Snowflake sink connector

Use the Snowflake Connector to send data from Decodable to Snowflake tables. It can send data from both append or change streams into a Snowflake table, without the need for third-party infrastructure.

Features

Delivery guarantee

  • Append streams: At least once

  • Change streams: Exactly once

Read from multiple streams

Yes

Although the Snowflake connection supports both append and change streams, a single Snowflake connection must be comprised of entirely all append streams or all change streams. If you want to send data from both change streams and append streams, then you must create a separate Snowflake connection.

Prerequisites: Prepare Snowflake for connections

Before you send data from Decodable into Snowflake, do the following in your Snowflake account to make sure that you are able to create a connection to it.

Generate a private and public key pair for authentication

Perform the following steps to generate a private and public key to secure communications between Decodable and Snowflake.

  1. Open a command line interface.

  2. Generate an unencrypted private key by running the following command.

    openssl genrsa 2048 | openssl pkcs8 -topk8 -v2 des3 -inform PEM -out rsa_key.p8 -nocrypt
    • The Snowflake connector expects an unencrypted private key. If you want to use an encrypted private key, omit the -nocrypt option from the above command. However, you will need to decrypt it before attaching it to the Snowflake connector. You can decrypt the private key with the following command:

      openssl rsa -in rsa_key.p8 -out decrypted_rsa_key.p8
  3. Generate a public key by running the following command. For this step, it doesn’t matter whether your private key was encrypted or not.

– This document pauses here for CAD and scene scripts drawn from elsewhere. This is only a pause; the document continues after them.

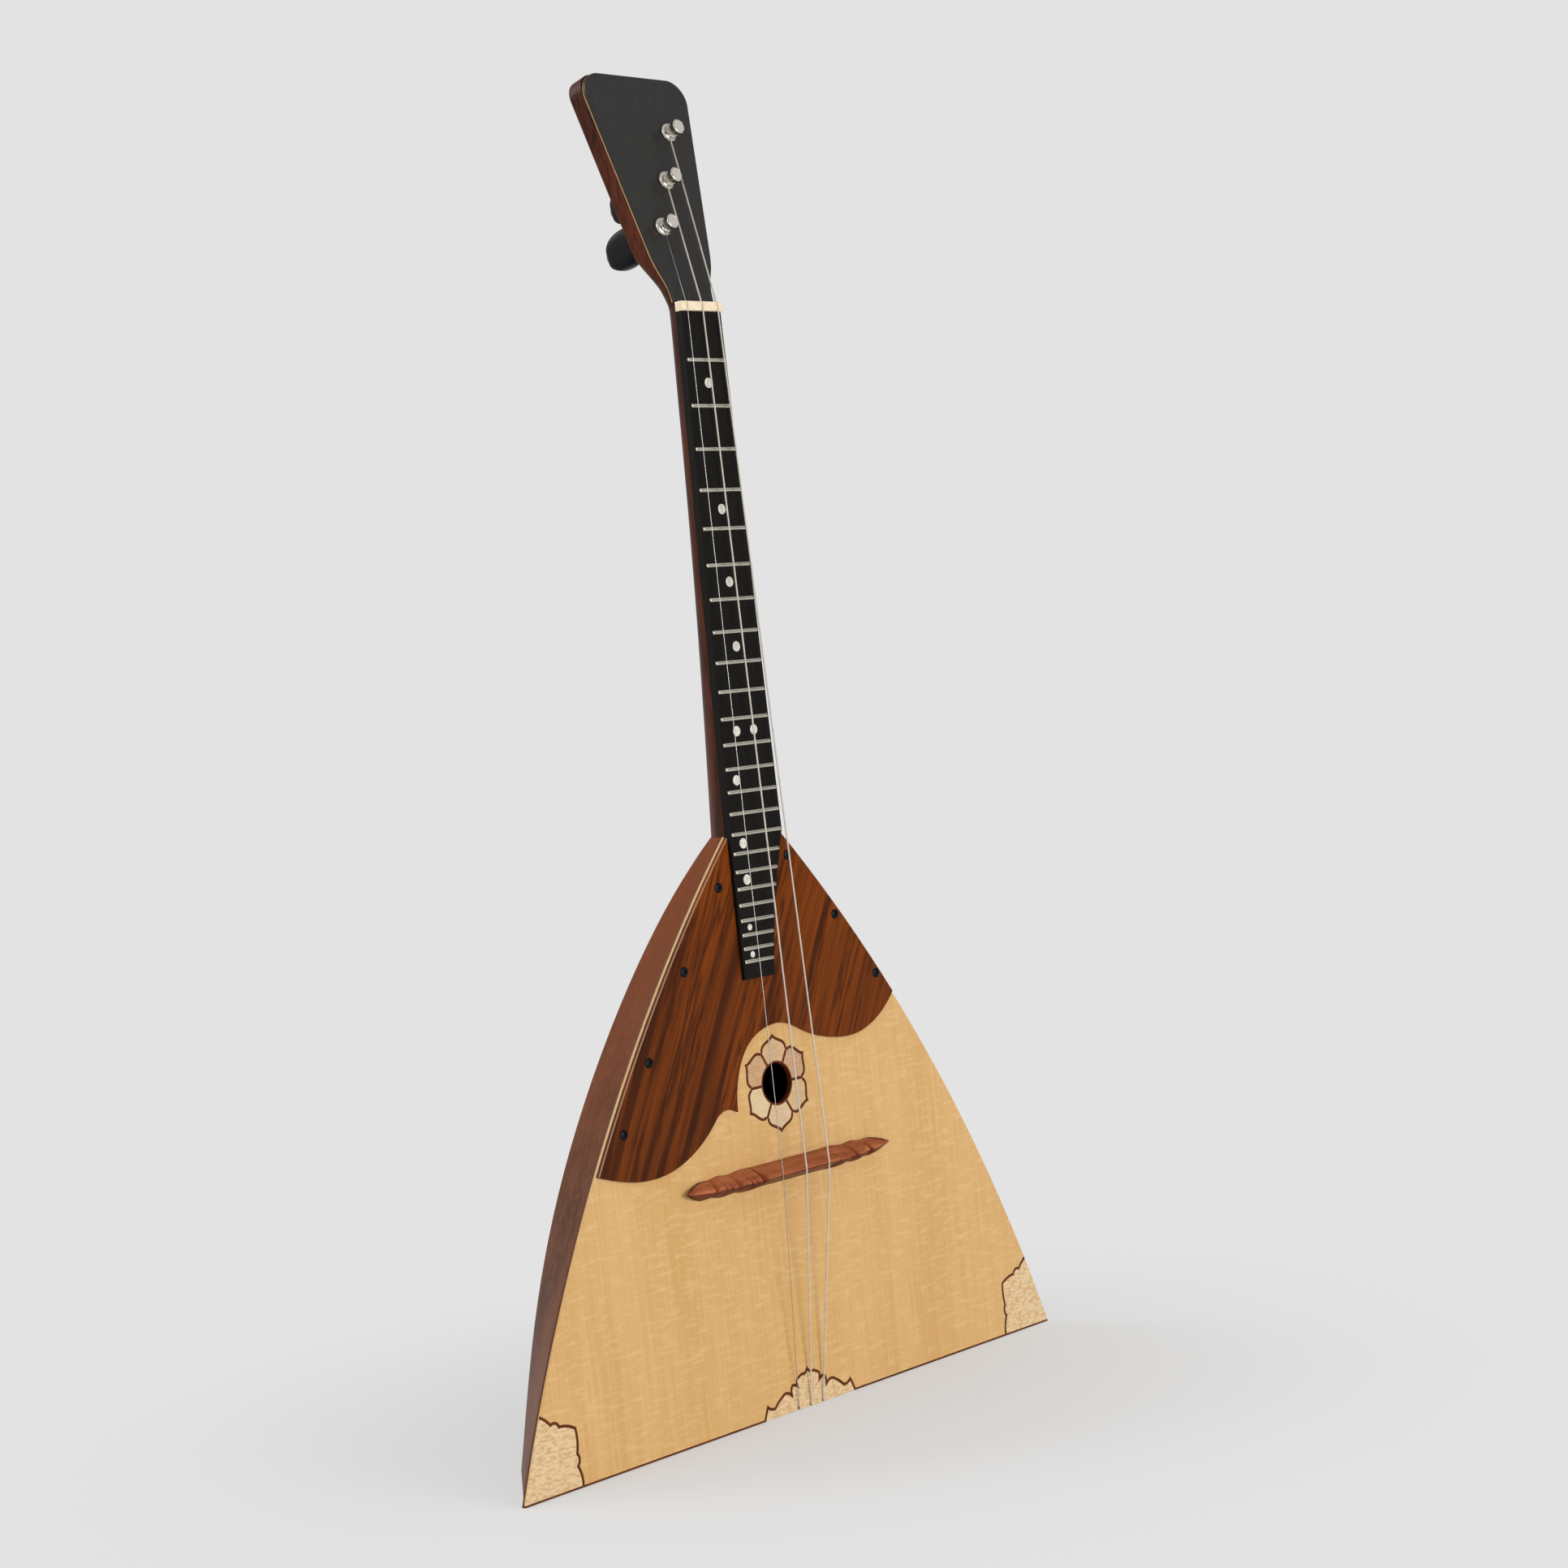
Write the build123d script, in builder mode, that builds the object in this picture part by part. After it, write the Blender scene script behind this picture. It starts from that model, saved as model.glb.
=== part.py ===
"""Three-string prima balalaika, built as the separate pieces it is glued and screwed from.

Frame: +Z runs up the neck, +X points right as seen from the front, and the strings face -Y. The
origin lies on the flat bottom panel, on the centre plane, 40 mm behind the face of the soundboard.
"""
import math
import os

from build123d import *

os.makedirs("parts", exist_ok=True)

# ---- driving dimensions, in millimetres -------------------------------------------------------
SCALE_LENGTH = 435.0        # nut to bridge, the size of a prima balalaika
FACE_Y = -40.0              # plane of the soundboard's face
NUT_Z = 555.0               # playing edge of the nut
BOARD_THICK = 2.4           # soundboard
BACK_OF_BOARD = FACE_Y + BOARD_THICK
JOINT_Z = 292.0             # where the neck meets the body, at the sixteenth fret
BODY_HALF = 195.0           # half the width of the bottom edge
JOINT_HALF = 19.4           # half the width of the body's point
TENON_WIDE, TENON_DEEP, TENON_LONG = 10.0, 9.0, 32.0      # the neck's tongue inside the body
EDGE_BULGE = 17.2           # how far each side of the soundboard bows out from its chord
RIB_THICK = 3.0
BOTTOM_THICK = 4.0
STRIP_HIGH = 1.0            # dark strip along the soundboard's bottom edge
INLAY_DEEP = 0.8
BORDER_WIDE = 1.5           # dark line around each inlay

HOLE_Z, HOLE_RADIUS = 165.0, 10.3
RING_RADIUS = 11.3          # outside of the thin ring around the sound hole
PETAL_COUNT = 6
PETAL_TIP, PETAL_VALLEY = 25.4, 19.0
PETAL_FLANK = [(20, 22.0), (10, 22.8)]     # (degrees from the tip, radius) on each petal's edge

GUARD_THICK = 2.0
GUARD_INSET = 0.5           # the guard stops this far inside the soundboard's edge
GUARD_GAP = 0.3             # clearance between the guard and the fingerboard
SCREW_RADIUS, SCREW_PROUD, SCREW_SHANK, SCREW_BORE = 2.6, 0.9, 0.95, 1.0
SCREW_PLACES = [(-29, 267.6), (-59, 229.5), (-89, 189.3), (-110.5, 158),
                (23, 278.5), (54, 244.3), (81, 210)]

FRET_COUNT = 24
BOARD_HALF_AT_NUT, BOARD_TAPER = 14.1, 0.0185
FINGER_THICK = 4.0
FINGER_END_Z = 220.0
CUT_END_X = 3.0             # where the fingerboard's cut-away edge ends
FRET_WIDE, FRET_HIGH, TANG_WIDE, TANG_DEEP = 2.2, 1.0, 0.6, 1.5
FRET_INSET = 0.9
BIG_DOT, SMALL_DOT, DOT_DEEP = 2.6, 1.6, 1.0
TWIN_DOT_X, LOW_DOT_X, LAST_DOT_X = 6.2, -10.0, -11.6     # how far dots sit off the centre plane

NUT_LONG, NUT_HIGH, NUT_HALF = 5.0, 5.8, 14.2
HEAD_TILT = 13.0            # degrees that the head leans back
PLATE_THICK, VENEER_THICK, HEAD_THICK = 2.0, 0.5, 13.0
HEAD_TOP, HEAD_HALF_TOP = 122.5, 37.8
PEG_BASES = [(-8.7, 40.0), (3.2, 65.7), (14.8, 92.6)]     # on the head plate, from its lower edge

SHAFT_RADIUS, BUSH_BORE, BUSH_RADIUS, FLANGE_RADIUS = 3.0, 3.05, 4.0, 3.5
COLLAR = [(5.1, 0.0), (5.1, 0.8), (4.7, 1.8), (3.9, 2.4)]     # (radius, height), without its bore
WASHER_RADIUS, WASHER_THICK = 5.0, 0.9
WAIST_RADIUS, WIND_LOW, WIND_HIGH, CAP_TOP, CAP_RADIUS = 2.7, 3.0, 5.9, 8.8, 3.8
FLANGE_THICK, WAIST_EASE, CAP_EASE = 0.5, 0.4, 0.5     # flange, and slopes beside waist and cap
WIND_LONG, WIND_RISE, STRING_CLEAR = [1.6, 1.9, 1.9], 1.3, 0.12
BUTTON_FRONT, BUTTON_BACK, BUTTON_HALF, BUTTON_THICK = -14.0, -40.0, 10.0, 7.6
BUTTON_HUB, SQUARE_END = 4.6, 2.2     # hub of a peg button, and the shaft's end inside it
# Outline above one end of the bridge, (distance from the centre, height above the soundboard).
BRIDGE_STEPS = [(27, 20), (27, 12.4), (28.5, 9.8), (34, 10.6), (42.5, 8.8), (43.5, 7.4), (48, 8.2),
                (56.5, 6.8), (57.5, 5.4), (60, 6.8), (66, 6.8), (76, 5.2), (80, 5.2), (80, 20)]
BRIDGE_LIFT = [(58, 0), (80, 4.4), (80, -1), (58, -1)]     # what is cut away below each tip
TIP_START, TIP_HALF, TIP_MIDDLE = 52, 4.6, 2.3     # each arm narrows from here to its point

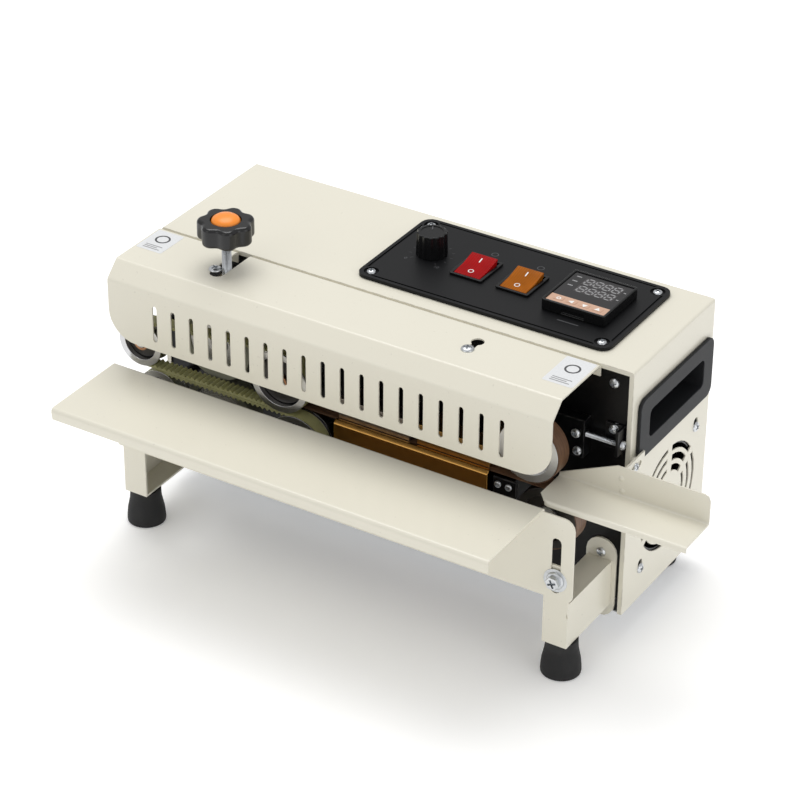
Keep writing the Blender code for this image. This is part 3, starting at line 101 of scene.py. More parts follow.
class Nodes:
    """The node tree of one finish."""

    def __init__(self, name: str) -> None:
        """Starts a material that holds only its Principled shader."""
        self.material = bpy.data.materials.new(name)
        self.material.use_nodes = True
        self.tree = self.material.node_tree
        self.shader = self.tree.nodes["Principled BSDF"]

    def node(self, kind: str, settings: dict[str, Any] | None = None,
             sockets: dict[Any, Any] | None = None) -> bpy.types.Node:
        """Adds a node.

        Args:
            kind: node type without its ShaderNode prefix.
            settings: properties, set before the sockets.
            sockets: values or links by socket name or number.

        Returns:
            The new node.
        """
        node = self.tree.nodes.new("ShaderNode" + kind)
        for key, value in (settings or {}).items():
            setattr(node, key, value)
        for key, value in (sockets or {}).items():
            self.feed(node.inputs[key], value)
        return node

    def feed(self, socket: bpy.types.NodeSocket, value: Any) -> None:
        """Links or sets one input socket."""
        source = value.socket if isinstance(value, Val) else value
        if isinstance(source, bpy.types.NodeSocket):
            self.tree.links.new(source, socket)
        elif socket.type == "RGBA":
            socket.default_value = (*source, 1.0)
        else:
            socket.default_value = source

    def spot(self, stretch: Sequence[float] = (1.0, 1.0, 1.0)) -> bpy.types.NodeSocket:
        """Object coordinates, stretched along the axes."""
        place = self.node("TexCoord").outputs["Object"]
        return self.node("Mapping", None, {"Vector": place, "Scale": stretch}).outputs[0]

    def noise(self, scale: float, detail: float = 2.0, stretch: Sequence[float] = (1.0, 1.0, 1.0)) -> Val:
        """Soft noise from 0 to 1 over the piece, in cycles per metre."""
        node = self.node("TexNoise", None, {"Vector": self.spot(stretch), "Scale": scale, "Detail": detail})
        return Val(self, node.outputs[0])

    def axis(self, index: int) -> Val:
        """One of the X, Y or Z object coordinates."""
        return Val(self, self.node("SeparateXYZ", None, {0: self.spot()}).outputs[index])

    def attribute(self, name: str) -> Val:
        """A number that the mesh carries."""
        return Val(self, self.node("Attribute", {"attribute_name": name}).outputs["Fac"])

    def rings(self, scale: float) -> Val:
        """Turning marks that follow the radius of a lathed piece."""
        node = self.node("TexNoise", {"noise_dimensions": "1D"}, {"W": self.attribute("lathe"), "Scale": scale,
                                                                 "Detail": 3.0})
        return Val(self, node.outputs[0])

    def mix(self, share: Any, first: Any, second: Any) -> bpy.types.NodeSocket:
        """Colour between first (share 0) and second (share 1)."""
        return self.node("Mix", {"data_type": "RGBA"}, {0: share, 6: first, 7: second}).outputs[2]

    def bump(self, height: Val, strength: float, depth: float) -> bpy.types.NodeSocket:
        """Normal from a height.

        Args:
            height: relief from 0 to 1.
            strength: share of the relief that shows.
            depth: depth of the relief in metres.

        Returns:
            The bumped normal.
        """
        return self.node("Bump", None, {"Strength": strength, "Distance": depth, "Height": height}).outputs[0]

    def shade(self, **sockets: Any) -> bpy.types.Material:
        """Feeds the shader's sockets, named with underscores, and gives the material."""
        for key, value in sockets.items():
            self.feed(self.shader.inputs[key.replace("_", " ").title().replace("Ior", "IOR")], value)
        return self.material


# ---------------------------------------------------------------- finishes
def tone(colour: Colour, by: float) -> Colour:
    """The colour made lighter or darker by a factor."""
    return tuple(min(1.0, c * by) for c in colour)


@dataclass(frozen=True)
class Finish:
    """A surface finish: its name, its main colour and a material slot name, which is not used."""

    name: str
    colour: Colour
    slot: str
    roughness: float = 0.4

    def dress(self, n: Nodes) -> bpy.types.Material:
        """Plain satin surface with faint unevenness."""
        cloud = n.noise(60.0)
        return n.shade(base_color=n.mix(cloud, tone(self.colour, 0.94), tone(self.colour, 1.05)),
                       roughness=cloud * 0.08 + (self.roughness - 0.04))

    def material(self) -> bpy.types.Material:
        """The finish's material, made once."""
        found = bpy.data.materials.get(self.name)
        return found or self.dress(Nodes(self.name))


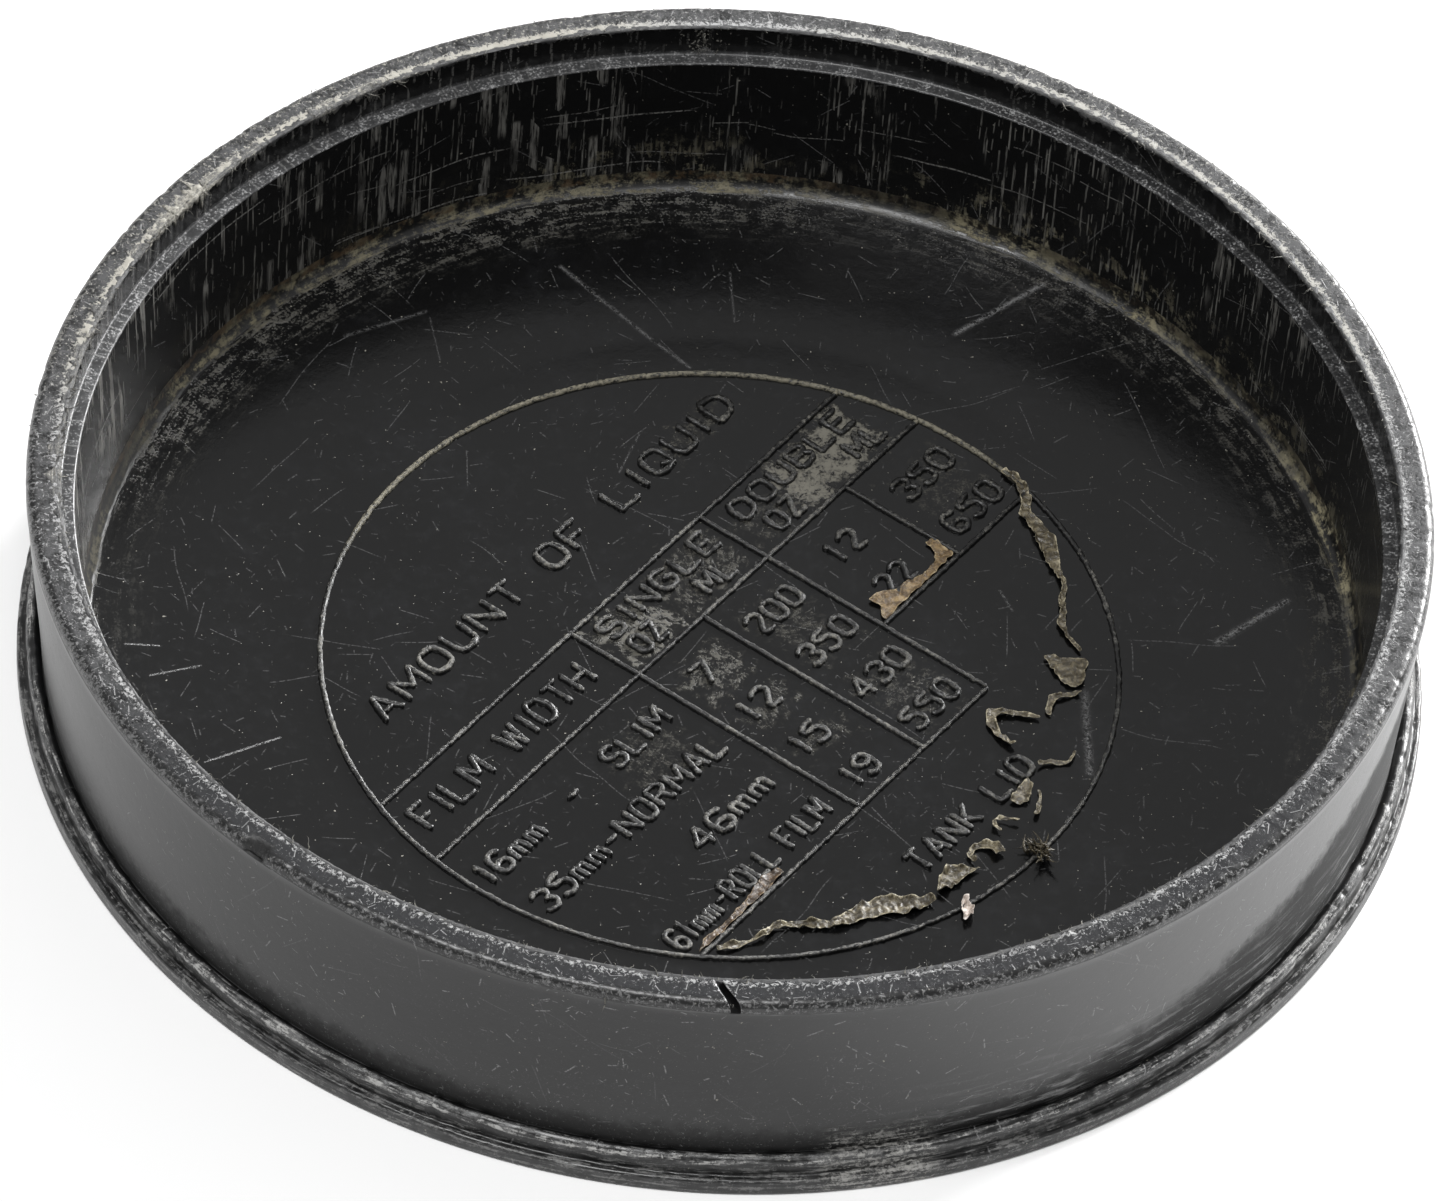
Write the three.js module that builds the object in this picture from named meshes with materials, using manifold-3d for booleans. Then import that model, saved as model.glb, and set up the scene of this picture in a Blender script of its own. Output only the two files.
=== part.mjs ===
// Push-on lid of a film developing tank, moulded in one piece and shown mouth up, the way it lies on a bench.
// Torn scraps of a thin film that once covered the fill table still cling to the inside of the lid.
// Millimetres, +Z up through the mouth, origin at the middle of the flat underside.
import * as THREE from "three";
import { mergeVertices } from "three/addons/utils/BufferGeometryUtils.js";
import Module from "manifold-3d";

// Driving dimensions of the lid
const LID_HEIGHT = 20.4;
const LIP_RADIUS = 57;
const LIP_HEIGHT = 1.5;
const LIP_CORNER = 0.25;
const BEAD_RADIUS = 56.3;
const BEAD_TOP = 3.3;
const BEAD_ROUND = 0.6;
const SKIRT_FOOT_RADIUS = 55.1;
const RIM_RADIUS = 56;
const RIM_ROUND = 0.75;
const MOUTH_RADIUS = 53.3;
const MOUTH_CORNER = 0.15;
const REBATE_DEPTH = 3.1;
const BORE_RADIUS = 52.1;
const BORE_DRAFT = 0.3;
const FLOOR_FILLET = 1.1;
const FLOOR_RISE = 1.2;
const PANEL_RADIUS = 35;
const PANEL_THICKNESS = 1.8;
const ROUND_STEPS = 120;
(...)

    openssl rsa -in rsa_key.p8 -pubout -out rsa_key.pub
  4. Copy the public key that you generated in Step 3. Copy only the part of the key between the --BEGIN PUBLIC KEY-- and --END PUBLIC KEY-- delimiters. You can do this manually, or use the following command to print the required portion of the key:

    cat <KEY_FILE> | sed '1d;$d'
  5. (Optional) If you want to create a new user in Snowflake to use as a Decodable service account, run the following query. The placeholder in the query is defined as follows:

    <USER>: The name of the user that you want to create.

    use role useradmin;
    CREATE USER <USER>;
  6. Assign the public key to an existing user in Snowflake by running the following queries in a Snowflake worksheet. The placeholders in the query are defined as follows:

    • <USER>: The name of the user that you want to assign the public key to. If you performed step 5, this value will be the user that you created.

    • <PUBLIC_KEY>: The public key that you copied in Step 4. The —BEGIN PUBLIC KEY— and —END PUBLIC KEY— delimiters must be excluded.

      use role securityadmin;
      alter user "<USER>" set RSA_PUBLIC_KEY='<PUBLIC_KEY>';

Create, configure, and assign a role

In this step, you’ll create, configure, and assign a custom Snowflake role with sufficient privileges to your Snowflake user. This enables Decodable’s Snowflake connector to be able to interact with the Snowflake tables.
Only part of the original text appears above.